En este sentido, cabe cuestionar la necesidad de la construcción de plantas desalinizadoras a lo largo de las costas chilenas para el consumo humano, dejando el agua continental para su uso en las actividades productivas (minería en el norte y agricultura en el centro del país). Las maravillosas plantas que extraen agua del mar, la separan de sus componentes (minerales, sales, etc.) y producen agua dulce; y claro que solucionan el tema de disponibilidad hídrica en ciertos contextos, pero conllevan una serie de problemas cuando toda la población costera de un país depende de ellas para su consumo humano.
En primer lugar, las plantas desalinizadoras requieren de una muy alta inversión inicial para su construcción, alto consumo energético para su funcionamiento y altos costos de mantención, para el recambio de los filtros que usa. Esto hace que el costo del agua desalinizada sea muy caro, algo que no resulta rentable para las actividades productivas, por lo que se propone principalmente para el consumo humano, traspasando estos costos a la ciudadanía. En segundo lugar, el proceso de desalinización tiene impactos en ecosistemas marinos locales; si bien las tecnologías van mejorando, es inevitable que su aplicación a gran escala no impacta a las comunidades locales de pescadores y comunidades que dependen del bienestar de los ecosistemas marinos.
Por otro lado, el alto consumo energético de las plantas implica emisión de gases de efecto de invernadero que contribuyen al cambio climático, el fenómeno al cual se atribuye la falta de agua. El agua desalinizada también podría tener impactos a la salud a largo plazo, y en Chile no se sigue la recomendación de la OMS de tener una normativa especial para el agua desalinizada para consumo humano. El agua desalinizada cumple con los requisitos de la normativa de agua potable chilena que rige a las aguas terrestres, tanto superficiales o subterráneas. Un estudio realizado en localidades costeras de Israel que llevan décadas tomando agua desalinizada demuestran que se han aumentado los paros cardíacos por falta de magnesio, un elemento que es muy caro para añadir al agua desalinizada.
Finalmente, y más allá de estas consideraciones, recurrir a la desalinización como solución a la escasez hídrica significa que el agotamiento y la contaminación de nuestras fuentes de agua no nos enseñó nada. Producir agua dulce de una fuente infinita e independiente del clima para seguir plantando en suelos degradados, construir torres en ciudades saturadas, extraer metales en el desierto, es seguir un modelo insustentable y una receta ya fracasada.

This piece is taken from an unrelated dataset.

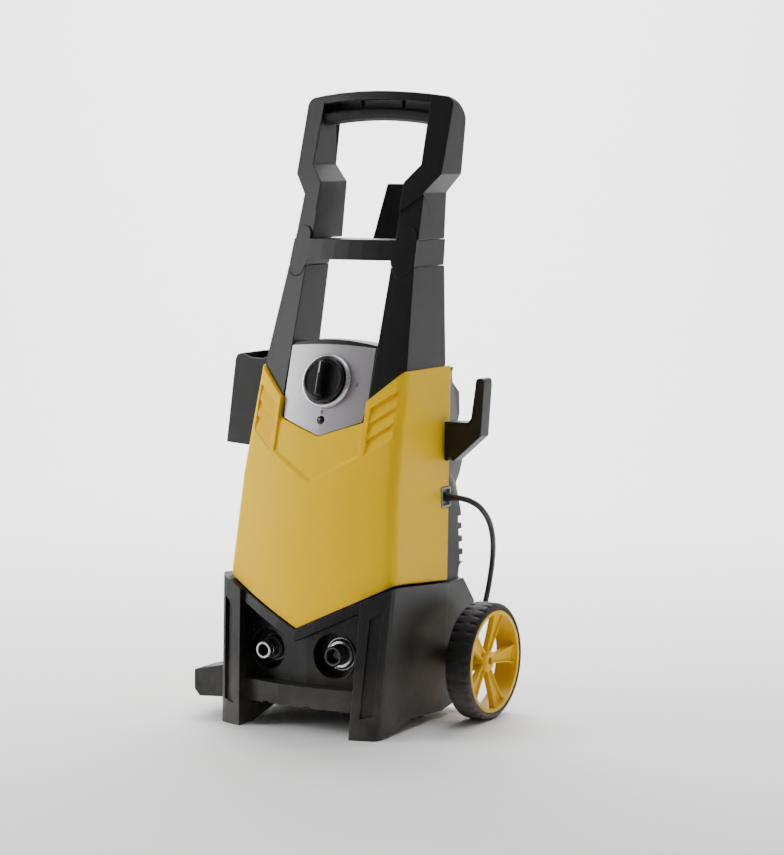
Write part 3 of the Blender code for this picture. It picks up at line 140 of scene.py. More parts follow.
def wearGroup():
    group, source, result = newGroup(
        "wearAndDust",
        [("Vector", "NodeSocketVector", None), ("Amount", "NodeSocketFloat", 0.3),
         ("Floor Height", "NodeSocketFloat", 0.10)],
        [("Patches", "NodeSocketFloat"), ("Dust", "NodeSocketFloat")])
    add, link = group.nodes.new, group.links.new
    blotch = add("ShaderNodeTexNoise")
    blotch.inputs["Scale"].default_value = wearLook["scale"]
    blotch.inputs["Detail"].default_value = wearLook["detail"]
    blotch.inputs["Roughness"].default_value = wearLook["roughness"]
    link(source.outputs["Vector"], blotch.inputs["Vector"])
    spread = add("ShaderNodeMapRange")
    spread.inputs["From Min"].default_value = wearLook["start"]
    spread.inputs["From Max"].default_value = wearLook["end"]
    link(blotch.outputs["Fac"], spread.inputs["Value"])
    strength = add("ShaderNodeMath")
    strength.operation = "MULTIPLY"
    link(spread.outputs["Result"], strength.inputs[0])
    link(source.outputs["Amount"], strength.inputs[1])
    link(strength.outputs["Value"], result.inputs["Patches"])
    place = add("ShaderNodeSeparateXYZ")
    link(source.outputs["Vector"], place.inputs["Vector"])
    low = add("ShaderNodeMapRange")
    low.inputs["From Max"].default_value = 0.0
    link(source.outputs["Floor Height"], low.inputs["From Min"])
    link(place.outputs["Z"], low.inputs["Value"])
    speck = add("ShaderNodeMath")
    speck.operation = "MULTIPLY"
    link(low.outputs["Result"], speck.inputs[0])
    link(strength.outputs["Value"], speck.inputs[1])
    link(speck.outputs["Value"], result.inputs["Dust"])
    return group


grainGroup = mouldedGrainGroup()
dustGroup = wearGroup()
common = {"dust": (0.30, 0.27, 0.23), "edge": 0.0004, "edgeSamples": 6, "specular": 0.5, "grainLow": 0.3,
          "grainHigh": 0.7}


def moulded(name, look):
    material = bpy.data.materials.new(name)
    material.use_nodes = True
    tree = material.node_tree
    add, link = tree.nodes.new, tree.links.new
    shader = tree.nodes["Principled BSDF"]
    where = add("ShaderNodeTexCoord")
    grain = add("ShaderNodeGroup")
    grain.node_tree = grainGroup
    grain.inputs["Scale"].default_value = look["grainScale"]
    grain.inputs["Height"].default_value = look["grainHeight"]
    grain.inputs["Waviness"].default_value = look["waviness"]
    wear = add("ShaderNodeGroup")
    wear.node_tree = dustGroup
    wear.inputs["Amount"].default_value = look["wear"]
    edge = add("ShaderNodeBevel")
    edge.samples = common["edgeSamples"]
    edge.inputs["Radius"].default_value = look.get("edge", common["edge"])
    link(edge.outputs["Normal"], grain.inputs["Normal"])
    link(where.outputs["Object"], grain.inputs["Vector"])
    link(where.outputs["Object"], wear.inputs["Vector"])
    tone = add("ShaderNodeMix")
    tone.data_type = "RGBA"
    tone.inputs["A"].default_value = (*look["colour"], 1.0)
    tone.inputs["B"].default_value = (*look["patchColour"], 1.0)
    link(wear.outputs["Patches"], tone.inputs["Factor"])
    dusty = add("ShaderNodeMix")
    dusty.data_type = "RGBA"
    dusty.inputs["B"].default_value = (*common["dust"], 1.0)
    link(wear.outputs["Dust"], dusty.inputs["Factor"])
    link(tone.outputs["Result"], dusty.inputs["A"])
    link(dusty.outputs["Result"], shader.inputs["Base Color"])
    rough = add("ShaderNodeMapRange")
    rough.inputs["From Min"].default_value = common["grainLow"]
    rough.inputs["From Max"].default_value = common["grainHigh"]
    rough.inputs["To Min"].default_value = look["roughness"] - look["roughSpread"]
    rough.inputs["To Max"].default_value = look["roughness"] + look["roughSpread"]
    link(grain.outputs["Grain"], rough.inputs["Value"])
    link(rough.outputs["Result"], shader.inputs["Roughness"])
    link(grain.outputs["Normal"], shader.inputs["Normal"])
    shader.inputs["Metallic"].default_value = look.get("metallic", 0.0)
    shader.inputs["Specular IOR Level"].default_value = look.get("specular", common["specular"])
    return material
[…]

Los límites que impone la naturaleza se deben entender, escuchar y respetar. Aceptar el agotamiento de las aguas terrestres para recurrir a la desalinización del agua de mar significa que estamos aplazando el final sin hacer cambios estructurales. Estamos ante la oportunidad de reconsiderar nuestra relación con el agua y la naturaleza, repensar el capitalismo y los modos de producción y cómo estos condicionan la sobrevivencia humana y del planeta.
Si el nuevo gobierno es ecologista y feminista, el enfoque debe ser en la protección, conservación, y recuperación de las fuentes terrestres de agua; en incluir a las comunidades y sus conocimientos en la toma de decisiones y la búsqueda de soluciones; en considerar otro modelo de gestión de agua urbana, y fortalecer las APR con fuentes de agua e infraestructura adecuada, y fomentar su colaboración.
Si el nuevo gobierno es ecologista y feminista debe revisar y revocar los derechos de aprovechamiento de aguas que se cedieron hace cuatro décadas bajo condiciones climáticas, hídricas, demográficas y económicas radicalmente distintas a las de hoy, en vez de basarse en soluciones tecnológicas que siguen necesitando la inversión multimillonaria extranjera, con infraestructura que las comunidades no pueden sostener ni mantener en el tiempo (por falta de recursos y conocimiento).
El nuevo gobierno debe escuchar a las mujeres que son las que sostienen a los hogares, que se desvelan para lavar, limpiar, y juntar agua, y garantizar la gestión integral de aguas con participación igualitaria y efectiva. Como ciudadanía tenemos la responsabilidad de aprender a vivir con menos agua, pero no se nos puede atribuir la responsabilidad de solucionar la escasez que causa un modelo que privatiza, explota, y lucra con el agua.